• WHAT IS ASKED
The data below must be copied in full and without any change.

===============

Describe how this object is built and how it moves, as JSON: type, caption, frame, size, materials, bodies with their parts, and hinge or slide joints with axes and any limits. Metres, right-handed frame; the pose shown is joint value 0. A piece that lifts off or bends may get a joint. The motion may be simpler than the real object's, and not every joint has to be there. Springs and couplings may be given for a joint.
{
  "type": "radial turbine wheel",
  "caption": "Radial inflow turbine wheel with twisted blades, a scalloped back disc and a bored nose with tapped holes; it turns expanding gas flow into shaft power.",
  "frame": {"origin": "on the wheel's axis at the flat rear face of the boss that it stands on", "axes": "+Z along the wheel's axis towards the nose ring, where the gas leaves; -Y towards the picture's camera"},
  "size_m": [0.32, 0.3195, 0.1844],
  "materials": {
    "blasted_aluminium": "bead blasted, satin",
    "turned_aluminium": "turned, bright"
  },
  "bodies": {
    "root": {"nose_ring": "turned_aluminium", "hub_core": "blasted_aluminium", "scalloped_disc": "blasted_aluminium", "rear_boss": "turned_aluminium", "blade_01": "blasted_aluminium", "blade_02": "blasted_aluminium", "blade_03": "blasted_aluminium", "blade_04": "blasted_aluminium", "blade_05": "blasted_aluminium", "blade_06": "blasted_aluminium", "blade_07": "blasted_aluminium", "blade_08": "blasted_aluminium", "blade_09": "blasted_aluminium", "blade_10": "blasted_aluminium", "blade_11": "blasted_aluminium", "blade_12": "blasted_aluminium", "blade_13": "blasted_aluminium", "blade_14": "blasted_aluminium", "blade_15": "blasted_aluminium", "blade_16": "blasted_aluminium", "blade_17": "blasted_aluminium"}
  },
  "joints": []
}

===============

• SOLUTION TO THE EXERCISE
Describe how this object is built and how it moves, as JSON: type, caption, frame, size, materials, bodies with their parts, and hinge or slide joints with axes and any limits. Metres, right-handed frame; the pose shown is joint value 0. A piece that lifts off or bends may get a joint. The motion may be simpler than the real object's, and not every joint has to be there. Springs and couplings may be given for a joint.
{
  "type": "radial turbine wheel",
  "caption": "Radial inflow turbine wheel with twisted blades, a scalloped back disc and a bored nose with tapped holes; it turns expanding gas flow into shaft power.",
  "frame": {"origin": "on the wheel's axis at the flat rear face of the boss that it stands on", "axes": "+Z along the wheel's axis towards the nose ring, where the gas leaves; -Y towards the picture's camera"},
  "size_m": [0.32, 0.3195, 0.1844],
  "materials": {
    "blasted_aluminium": "bead blasted, satin",
    "turned_aluminium": "turned, bright"
  },
  "bodies": {
    "root": {"nose_ring": "turned_aluminium", "hub_core": "blasted_aluminium", "scalloped_disc": "blasted_aluminium", "rear_boss": "turned_aluminium", "blade_01": "blasted_aluminium", "blade_02": "blasted_aluminium", "blade_03": "blasted_aluminium", "blade_04": "blasted_aluminium", "blade_05": "blasted_aluminium", "blade_06": "blasted_aluminium", "blade_07": "blasted_aluminium", "blade_08": "blasted_aluminium", "blade_09": "blasted_aluminium", "blade_10": "blasted_aluminium", "blade_11": "blasted_aluminium", "blade_12": "blasted_aluminium", "blade_13": "blasted_aluminium", "blade_14": "blasted_aluminium", "blade_15": "blasted_aluminium", "blade_16": "blasted_aluminium", "blade_17": "blasted_aluminium"}
  },
  "joints": []
}